7 November 2008

Lost Buddha and Paschimottanasana

Saturday 8th November 2008

The Lost Buddhas
A colleague of mine was lucky enough to be in Sydney recently and visited The Lost Buddhas exhibition at the Art Gallery of New South Wales. She lent me the exhibition catalogue last week which I’ve been reading over the last few days.

Although the images in the catalogue are beautifully photographed and presented, they of course don’t compare to seeing the real thing. And yet, gazing deeply at some of the stone images, I’ve been overcome by an extraordinary sense of deep peace. In the deepest moments of gazing at a figure I seem to merge with it, taking on it’s qualities of poise, serenity, fortitude…all personality drops out of my face and it softens into Buddha-like radiance.

Divinely sweet moments imbued with grace.
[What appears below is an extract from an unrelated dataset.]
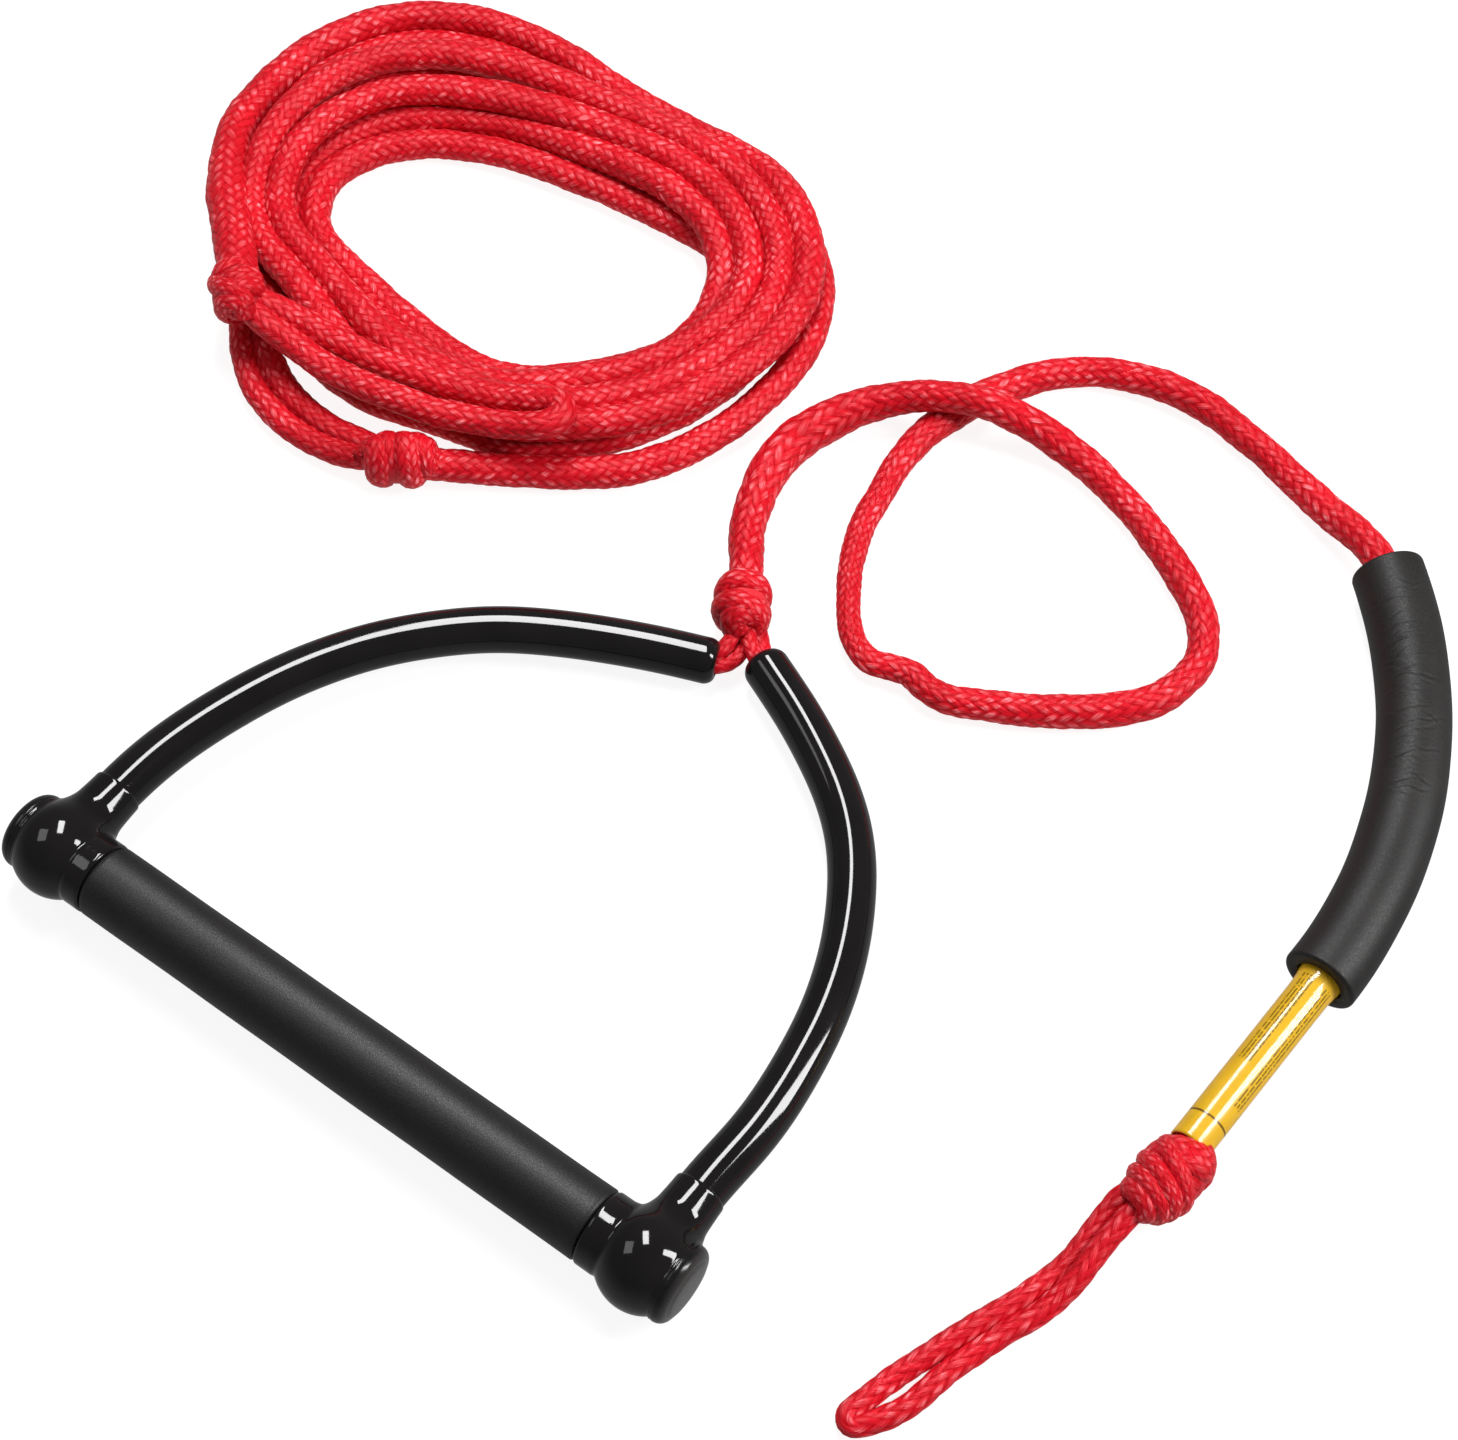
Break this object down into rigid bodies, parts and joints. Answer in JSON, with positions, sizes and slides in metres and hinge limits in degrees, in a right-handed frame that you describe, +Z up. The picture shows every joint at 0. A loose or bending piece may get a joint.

"Stone is the visible history of time feeding us through a calm and radiant presence" Isamo Noguchi

From Charlotte Joko Beck (occasionally paraphrased):
"All good (spiritual) practice aims to make our false dreams conscious. Let us notice that our efforts (spiritual practice) are to perfect ourselves: we want to be enlightened, we want to be clear, we want to be calm, we want to be wise.
But as our practice leads us more and more to just being fully present, up comes resistance…"Forget reality, I’m here to be enlightened!”
In good practice we are always transforming from being personally centred to being more and more a channel for universal energy.

A major obstacle is our unawareness that all practice has a strong element of resistance. It is bound to have this unwillingness until our personal self is completely dead, and until we die, we always have some personal resistance that has to be acknowledged.
A second major obstacle is a lack of honesty about who we are at each moment. It’s very hard to admit, “I’m being vengeful”, or “I’m being self-righteous”. That kind of honesty is hard.

A third obstacle is being impressed and sidetracked by our little openings as they occur. They’re just the fruit; they have no importance unless we use them in our lives.

A fourth obstacle is having little understanding of the magnitude of the task that we have embarked upon. The task is not impossible, it’s not too difficult; but it is unending.

A fifth obstacle is substituting talk and discussion and reading for persistent practice itself. The less we say about our spiritual practice, the better. Why talk about it? Your job is to notice how you violate it."

On The Mat - foundations
Tuesday, Friday and Saturday: three early morning yoga sessions this week – over 2 hours each - all of them deeply challenging, INternal and Eternal.

I’ve been making quite an effort in all the seated poses to consciously ground the thighbone of the extended leg and draw the inner legs up towards the inner groin. These two actions increase the internal dynamic of the pose immediately. Grounding the foundation of any pose is where it all begins - you can’t build anything substantial without a strong foundation. The base is the key.

In all the standing poses, it starts with pressing the feet down into the floor; it continues with the drawing up of all the leg muscles to activate the gross energy, the legs are the engine room of the standing poses. By drawing up the inner legs, a more subtle energy is activated in the perineum and then mula bandha and uddiyana bandha will take over and direct the energy upwards to stimulate the opening of the upper chakras and facilitate a natural lengthening of the spine (to create an open pathway for the upward flow of prana).

The same principal applies to the seated poses. For example Paschimottanasana:
the feet must be flexed and the leg muscles fully engaged so the heels are actually off the floor (if they don’t you know your base energy is weak).

Both legs must be rolling inwards so the inner ankles are slightly apart. Once that is established, apply the two key actions: pressing the back of the thighbones to the ground and subtly drawing up the inner legs.

It’s not easy to maintain all these actions to keep the base of the pose steady and strong so the earth energy is drawn up, especially when the mind is scatty, but by applying the intention and noticing when the leg actions fall away, you can catch the mind’s tendency to wander and then reactivate the focus. That is how we train and strengthen and transform the mind from within a pose.

In meditation the anchor is often the breath – that is what we come back to when the mind wanders. In a yoga pose, it’s the sensations of body, breath and energy. As the mind wanders away from its engagement in a pose, the pose becomes weak; we lose focus and miss all the subtle nuances and adjustments happening in the body. That’s when asana becomes a boring repetition of making shapes.
The purpose of both yoga and meditation is to develop mindfulness and to become fully present.

Do not bother chasing enlightenment, just be completely and utterly present with whatever is happening in your life right now and all is coming.